How global warming will affect the way we dress?

How the fashion industry will adapt to design, taking into account the high temperatures produced by climate change. (human beings can suffer up to a max. of 131*F- 55*C).
How to adapt to these consequences without losing aesthetics.
Anorak Knud alludes to what in the not-too-distant future, the world of fashion will begin to have in mind. Based on a one-piece mesh made out of a succession of small high-density polyethylene bags, filled with dry ice. Which are refilled daily in a closet freezer. The use of it allows you to stay hydrated and lower your body temperature. The body absorbs the water that spills for a long time without letting it melt onto the ground. The total hydration time is a maximum of 12 hours, runs, after this period it must be reloaded in its freezer.
Metaphoric and a bit exaggerated still, we are not too far to start developing fashion having in mind climate change.

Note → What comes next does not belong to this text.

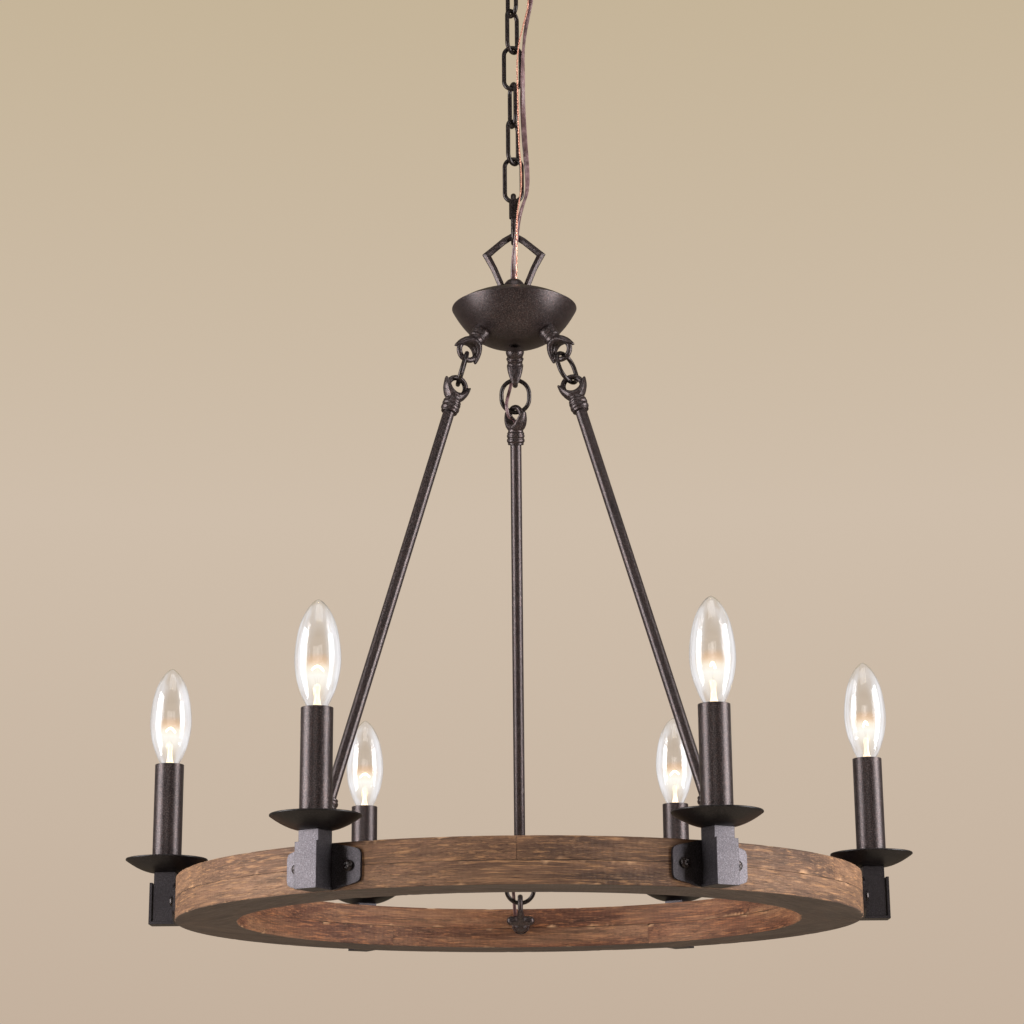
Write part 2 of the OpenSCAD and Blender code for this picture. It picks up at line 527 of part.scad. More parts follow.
crossbar();
canopy_nipple();
nipple_locknut();
canopy_loop();
ground_screw();
wire_connectors();
canopy();
canopy_collar();
chain_link(1);  // chain_link_1
chain_link(2);  // chain_link_2
chain_link(3);  // chain_link_3
chain_link(4);  // chain_link_4
chain_link(5);  // chain_link_5
chain_link(6);  // chain_link_6
quick_link();
quick_link_nut();
hub_loop();
hub_cover();
hub_bowl();
hub_eyes();
hub_nuts();
hub_nipple();
rod(rods[0]);  // left_rod
rod_eyes(rods[0], 0, -50);  // left_rod_eyes
rings(rods[0], -24, -20);  // left_rings
rod(rods[1]);  // right_rod
rod_eyes(rods[1], 20, 60);  // right_rod_eyes
rings(rods[1], -6, 28);  // right_rings
rod(rods[2]);  // rear_rod
rod_eyes(rods[2], 40, 20);  // rear_rod_eyes
rings(rods[2], 0, 0);  // rear_rings
rim_layer(layer_h, 0);  // rim_upper_layer
rim_layer(0, 30);  // rim_lower_layer
rim_eye_bolts();
rim_brackets();
bracket_screws();
candle_posts();
drip_pans();
candle_nipples();
candle_nuts();
lamp_sockets();
socket_brass();
candle_covers();
supply_cord();
ground_wire();
feed_cord();
rim_feed_cord();
bulb_glass(1);  // bulb_1_glass
bulb_base(1);  // bulb_1_base
bulb_glass(2);  // bulb_2_glass
bulb_base(2);  // bulb_2_base
bulb_glass(3);  // bulb_3_glass
bulb_base(3);  // bulb_3_base
bulb_glass(4);  // bulb_4_glass
bulb_base(4);  // bulb_4_base
bulb_glass(5);  // bulb_5_glass
bulb_base(5);  // bulb_5_base
bulb_glass(6);  // bulb_6_glass
bulb_base(6);  // bulb_6_base
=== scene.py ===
import bpy
import bmesh
import json
import math
import random
from mathutils import Matrix, Vector, noise


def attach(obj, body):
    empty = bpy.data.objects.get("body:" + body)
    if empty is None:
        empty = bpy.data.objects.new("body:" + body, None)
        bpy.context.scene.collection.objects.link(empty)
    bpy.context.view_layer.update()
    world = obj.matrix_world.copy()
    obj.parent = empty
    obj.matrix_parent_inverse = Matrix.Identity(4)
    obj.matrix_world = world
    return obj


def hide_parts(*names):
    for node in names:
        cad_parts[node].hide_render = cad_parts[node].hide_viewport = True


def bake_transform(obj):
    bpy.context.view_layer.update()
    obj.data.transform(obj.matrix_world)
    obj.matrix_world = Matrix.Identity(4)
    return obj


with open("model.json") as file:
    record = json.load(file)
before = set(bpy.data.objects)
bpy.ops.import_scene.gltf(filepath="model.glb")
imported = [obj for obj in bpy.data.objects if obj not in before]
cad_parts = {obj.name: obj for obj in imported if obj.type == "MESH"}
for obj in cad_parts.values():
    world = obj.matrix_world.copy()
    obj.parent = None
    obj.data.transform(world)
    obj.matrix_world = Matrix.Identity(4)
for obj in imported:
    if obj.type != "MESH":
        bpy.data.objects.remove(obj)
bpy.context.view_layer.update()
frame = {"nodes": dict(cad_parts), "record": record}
N = frame["nodes"]
random.seed(7)
scene = bpy.context.scene
DROP = 0.920
MM = 0.001
CANDLES = [-30, 30, 90, 150, -150, -90]
RODS = [-60, 60, 180]


def H(h):
    """Height above the rim's underside in mm to the row's z in metres."""
    return h * MM - DROP


def srgb(r, g, b, a=1.0):
    def f(c):
        c /= 255
        return c / 12.92 if c <= 0.04045 else ((c + 0.055) / 1.055) ** 2.4

    return (f(r), f(g), f(b), a)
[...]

How much do post-modern concepts and philosophies impact the way you proceed with your ideas? What intentions do you entail?

I dig and rethink the fashion industry and art in the apocalyptic mood of dystopia, questioning our values, existentialism, and worth of creativity in a post-global Neo-capitalist frame, that’s kinda my technical vision.
As main commandments of life/philosophies;
I use and expand both passion and pain as the energy impulses of creation, which in my opinion are the engine of every human being. Through them people can become big or small, can laugh and cry, and can make and destroy in a matter of seconds.

Last but not least… What innovation are you looking forward to incorporating in the coming future?

I believe ill keep on researching recycling materials to include in my fashion pieces. All kinda materials are welcome. I’m still in the process of developing my work ID, probably will never end. I'm also nowadays starting to work in collab with 3d fashion designers, I can see my work as a virtual experience as well.